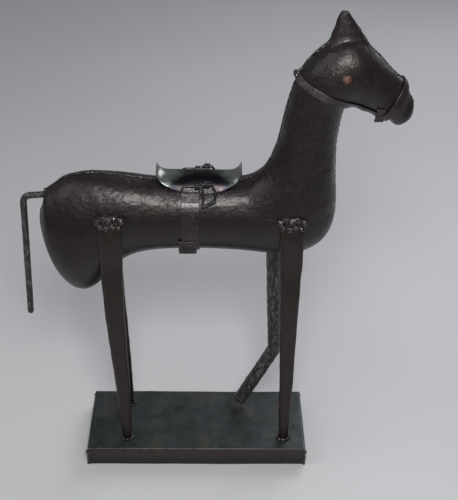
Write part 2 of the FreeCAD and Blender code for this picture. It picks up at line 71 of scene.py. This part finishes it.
def area_light(name, place, target, size, power, colour):
    data = bpy.data.lights.new(name, "AREA")
    data.shape = "RECTANGLE"
    data.size, data.size_y = size
    data.energy = power
    data.color = colour
    obj = bpy.data.objects.new(name, data)
    bpy.context.scene.collection.objects.link(obj)
    obj.location = place
    aim(obj, target)
    return obj


camera_data = bpy.data.cameras.new("camera")
camera_data.lens = 65.5
camera_data.sensor_width = 36.0
camera_data.clip_start = 0.01
camera_data.clip_end = 50.0
camera = bpy.data.objects.new("camera", camera_data)
bpy.context.scene.collection.objects.link(camera)
turn = Matrix.Rotation(math.radians(-1.305), 4, "Z")
tilt = Matrix.Rotation(math.radians(90.0 - 34.951), 4, "X")
roll = Matrix.Rotation(math.radians(1.131), 4, "Z")
camera.matrix_world = Matrix.Translation((0.01442, -0.68296, 0.71702)) @ turn @ tilt @ roll
bpy.context.scene.camera = camera
bpy.context.scene.view_settings.view_transform = "Standard"

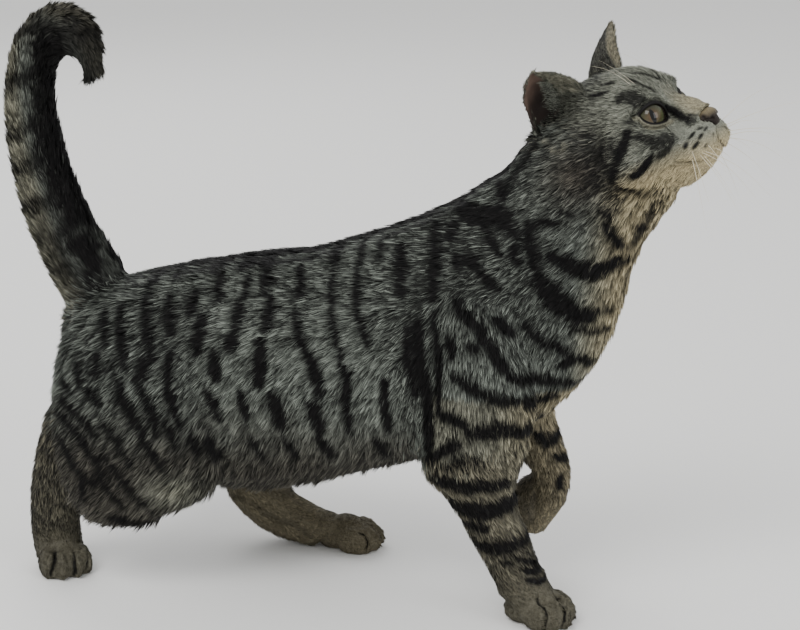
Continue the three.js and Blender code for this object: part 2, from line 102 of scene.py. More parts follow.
class CatColours(bpy.types.PropertyGroup):
    """Colours a user may change"""
    silver: colour_prop("Silver", "Light bands of the coat", "#6a6f68")
    black: colour_prop("Black", "Stripes and ear backs", "#0d0c0c")
    cream: colour_prop("Cream", "Throat, chin and front of the chest", "#94896c")
    umber: colour_prop("Umber", "Low belly, feet and skin of the ears", "#3c3229")
    iris_rim: colour_prop("Iris rim", "Outer part of the iris", "#454a33")
    iris_core: colour_prop("Iris core", "Iris round the pupil", "#54402e")
    leather: colour_prop("Nose leather", "Bare skin of the nose", "#231d1a")
    whisker: colour_prop("Whisker", "Whiskers and brow hairs", "#ddd6c0")
    floor: colour_prop("Floor", "Studio floor and backdrop", "#f2f2f0")


# ---------------------------------------------------------------- places taken from the frame

def centre_of(name):
    low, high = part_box(name)
    return (np.array(low) + np.array(high)) / 2 / MM


MIDDLE = (np.array(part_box("chest")[0])[1] + np.array(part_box("chest")[1])[1]) / 2 / MM

HEAD_YAW, HEAD_PITCH, HEAD_ROLL = 20, 25, 6     # degrees, as the head's solids are turned
EYE_RADIUS = 11.0
EYE_AT = {"right": centre_of("eye_right"), "left": centre_of("eye_left")}
EYE_IN_HEAD = np.array([-8.37, 0.0, -0.97])     # middle between the eyeballs, in the head's own frame
EYE_OFF_MIDDLE = 15.75          # from there to the centre of each eyeball


def turn(axis, degrees):
    return np.array(Matrix.Rotation(math.radians(degrees), 3, axis))


HEAD_AXES = turn("Z", -HEAD_YAW) @ turn("Y", -HEAD_PITCH) @ turn("X", HEAD_ROLL)
HEAD_AT = (EYE_AT["right"] + EYE_AT["left"]) / 2 - HEAD_AXES @ EYE_IN_HEAD


def to_head(points):
    """Row-frame millimetres to the head's frame: x ahead, y left, z up from between the eyes."""
    return (np.asarray(points) - HEAD_AT) @ HEAD_AXES


def from_head(points):
    return np.asarray(points) @ HEAD_AXES.T + HEAD_AT


# the tail's middle line from its root to its tip, and the way each limb runs from node to node
TAIL_LINE = [centre_of("rump") + (-20, 0, 40), centre_of("tail_base"), centre_of("tail_middle") + (2, 0, -18),
             centre_of("tail_middle") + (-3, 0, 20), centre_of("tail_tip") + (-18, 0, 2),
             centre_of("tail_tip") + (-6, 0, 16), centre_of("tail_tip") + (14, 0, 10),
             centre_of("tail_tip") + (20, 0, -14)]
LIMBS = {
    "fore_right": ("upper_arm_right", "forearm_right", "paw_fore_right"),
    "fore_left": ("upper_arm_left", "forearm_left", "paw_fore_left"),
    "hind_right": ("thigh_right", "shank_right", "paw_hind_right"),
    "hind_left": ("thigh_left", "shank_left", "paw_hind_left"),
}
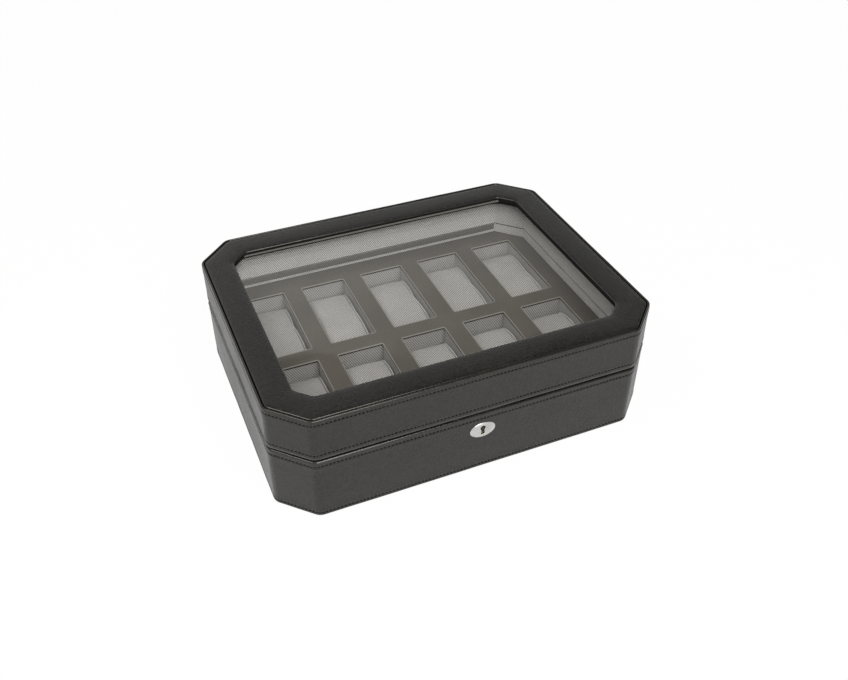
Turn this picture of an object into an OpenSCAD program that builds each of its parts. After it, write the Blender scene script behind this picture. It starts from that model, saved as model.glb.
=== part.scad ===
// A watch box for ten watches: a base and a hinged lid of board covered in leatherette, with a
// glass window in the lid, a tray of ten wells with a lift-out cuff in each, and a box lock.
// It stands on z = 0 at its middle, with the lock towards -Y and the hinges towards +Y. Millimetres.

/* [Box] */
// Width over the side faces
box_w = 330; // [324:1:340]
// Depth from the front face to the back face
box_d = 259; // [254:1:266]
// Height of the shut box
box_h = 101; // [98:1:108]
// Leg of the 45 degree cut across each corner
corner_cut = 28; // [26:1:32]
// Radius of the leatherette where two faces meet
edge_r = 10; // [10:0.5:12]
// Height of the base up to its rim
base_h = 60; // [58:0.5:62]
// Gap between the rims of the shut box
rim_gap = 1.2; // [1:0.1:1.6]

/* [Walls] */
// Thickness of the leatherette
leather_t = 1.2; // [1:0.1:1.4]
// Thickness of the carcass boards
board_t = 8.1; // [8:0.1:9]
// Thickness of the woven lining
lining_t = 1.2; // [0.8:0.1:1.4]
// How far the rolled rim of the base stands out from its faces
rim_proud = 0.4; // [0.2:0.1:0.6]

/* [Lid] */
// Width of the padded frame round the window
frame_w = 26.5; // [24:0.5:28]
// Radius of the window's corners
window_r = 7; // [5:0.5:9]
// Thickness of the top panel above the glass
panel_t = 5.5; // [5:0.1:6]
// Thickness of the glass
glass_t = 3; // [2:0.5:3]
// Angle to which the lid opens
lid_open = 95; // [90:1:98]

/* [Tray] */
// Distance between the middles of two wells side by side
pitch_x = 58.4; // [57:0.2:59]
// Width of a window in the tray
well_w = 40; // [39:0.5:41]
// Length of a window in the tray
well_l = 88; // [86:0.5:89]
// Width of the bar between the two rows
middle_bar = 17.6; // [17:0.2:19]
// Height of the tray's top face above the surface
tray_top = 52; // [50:0.5:54]
// Thickness of the tray frame
tray_t = 2.4; // [2:0.1:3]

/* [Cuffs] */
// Width of a cuff
cuff_w = 38.4; // [37:0.1:38.4]
// Length of a cuff
cuff_l = 86; // [80:0.5:86]
// Height of a cuff
cuff_h = 34.4; // [30:0.2:36]

/* [Hinges] */
// Length of a hinge
hinge_l = 38; // [34:1:44]
// Distance of each hinge from the middle of the box
hinge_x = 100; // [80:1:105]
// Radius of a hinge knuckle
knuckle_r = 2.2; // [2:0.1:2.4]
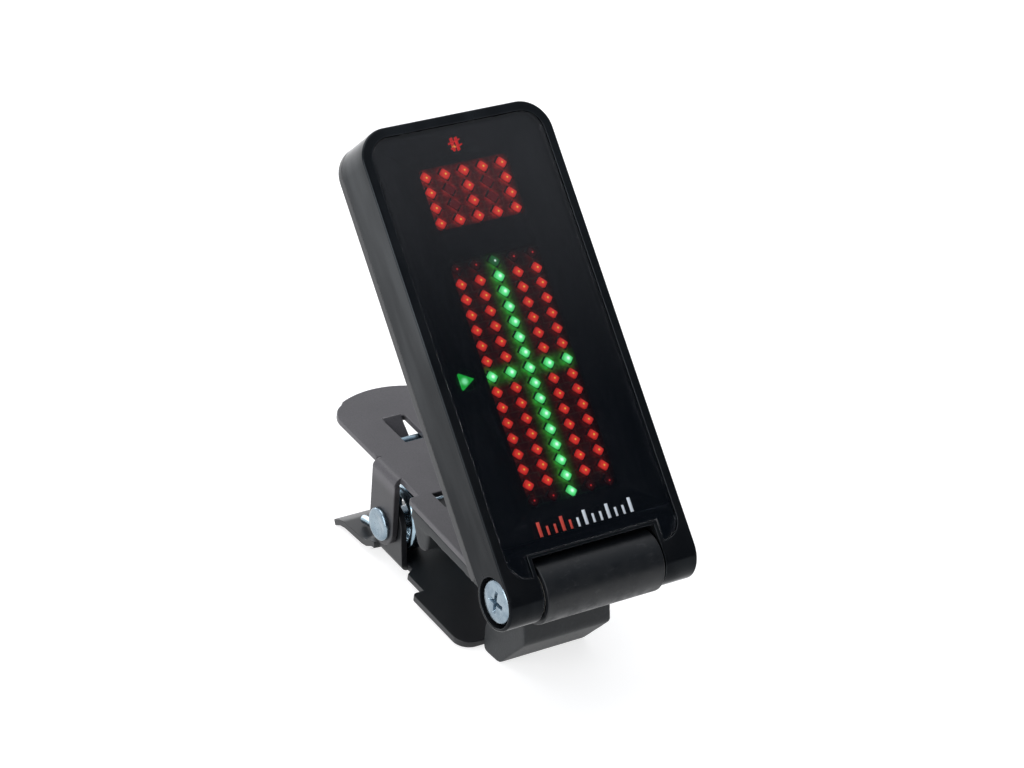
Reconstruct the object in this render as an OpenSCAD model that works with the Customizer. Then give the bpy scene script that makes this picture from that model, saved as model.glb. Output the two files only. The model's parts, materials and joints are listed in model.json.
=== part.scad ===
// Clip-on instrument tuner: a slim display head hinged on the rolled front
// edge of a sprung sheet-metal clip with rubber jaws.
// Row frame: +Z up, +Y towards the clip's finger tabs, X along the hinges.
// Origin: centre of the flat underside of the lower jaw boot.

/* [Head] */
// Width of the display head
head_w = 25.4; // [24.8:0.1:28]
// Height of the head above the hinge axis
head_h = 54.6; // [54:0.2:60]
// Lean of the head back from upright, in degrees
head_lean = 42.2; // [20:1:60]
// Corner radius of the head's upper end
head_corner_r = 3.8; // [3:0.1:4.5]
// Side wall thickness of the housing
wall = 1.1; // [0.9:0.1:1.2]
// Radius of the two hinge knuckles
knuckle_r = 3.35; // [3.3:0.05:3.6]
// Width of the rim left around the lens
lens_rim = 1.2; // [1:0.1:1.3]

/* [Display] */
// Pitch of the lamp columns
col_pitch = 2.54; // [2.3:0.01:2.54]
// Pitch of the lamp rows
row_pitch = 1.837; // [1.6:0.01:1.84]
// Height of the top lamp row above the hinge axis
top_row_z = 48.13; // [47.5:0.1:48.5]
// Length of one lamp chip with its solder ends
lamp_l = 1.6; // [1.3:0.1:1.6]
// Width of one lamp chip
lamp_w = 0.8; // [0.5:0.05:0.8]
// Turn of the lamp chips on the board
lamp_turn = 45; // [0:5:60]

/* [Power] */
// Diameter of the coin cell
cell_d = 20; // [16:1:20]
// Thickness of the coin cell
cell_t = 3.2; // [2.5:0.1:3.2]
// Diameter of the power button
button_d = 6.2; // [5:0.2:7]

/* [Clip] */
// Thickness of the clip's sheet metal
sheet = 0.8; // [0.7:0.05:0.9]
// Half-width of the jaws at their front
jaw_half = 8.8; // [8.2:0.1:9.2]
// Half-width of the upper finger tab
tab_half = 7.15; // [6.8:0.05:7.4]
// Outer radius of the rolled barrel
barrel_r = 3.72; // [3.6:0.02:3.8]
// Half-length of the rolled barrel
barrel_half = 7.9; // [7:0.1:8]
// Height of the hinge axis above the table
hinge_z = 14.5; // [14.5:0.1:15]
// Distance between the facing sides of the two plates
plate_gap = 10.59; // [10.4:0.01:10.7]
// Radius of the clip's pivot pin
pin_r = 1.45; // [1.3:0.05:1.5]
// Radial clearance of a running fit
running = 0.07; // [0.03:0.01:0.1]

/* [Hidden] */

ROUND = 64;
SMALL = 32;
EPS = 0.01;

// the boot's flat underside is the origin, and the hinge axis lies ahead of it
boot_bottom_front = 7.7;
boot_bottom_rear = 11.1;
hinge_y = -(boot_bottom_front + boot_bottom_rear) / 2;

// depths through the head: the front is at negative y
front_y = -3.35;
back_y = 3.4;
seam_y = 2.4;
lens_front_y = front_y + 0.05;
lens_back_y = lens_front_y + 1;
mask_front_y = lens_back_y + 0.08;
mask_back_y = mask_front_y + 0.08;
board_front_y = -1.6;
board_back_y = -1;
tray_front_y = board_back_y + 0.02;
tray_back_y = 2.36;
cell_front_y = tray_back_y - cell_t;

head_half = head_w / 2;
lens_half = head_half - lens_rim;
lens_top = head_h - lens_rim;
lens_corner_r = head_corner_r - lens_rim + 0.1;
lens_leg_bottom = 1.2;
lens_leg_r = 2.5;
lens_notch_z = 3.7;
lens_notch_half = 8.8;
notch_half = 8.3;
notch_z = 3.3;
barrel_room_r = barrel_r + 0.36;
cavity_z = 5.2;
cover_z = 3.3;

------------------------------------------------

§ **WORK REQUIRED**:
Your task is to give again the lines from the one containing "Turn this picture" to the one containing "towards +Y. Millimetres.", both lines included, exactly and without anything added.

§ **RESPONSE BELOW**:
Turn this picture of an object into an OpenSCAD program that builds each of its parts. After it, write the Blender scene script behind this picture. It starts from that model, saved as model.glb.
=== part.scad ===
// A watch box for ten watches: a base and a hinged lid of board covered in leatherette, with a
// glass window in the lid, a tray of ten wells with a lift-out cuff in each, and a box lock.
// It stands on z = 0 at its middle, with the lock towards -Y and the hinges towards +Y. Millimetres.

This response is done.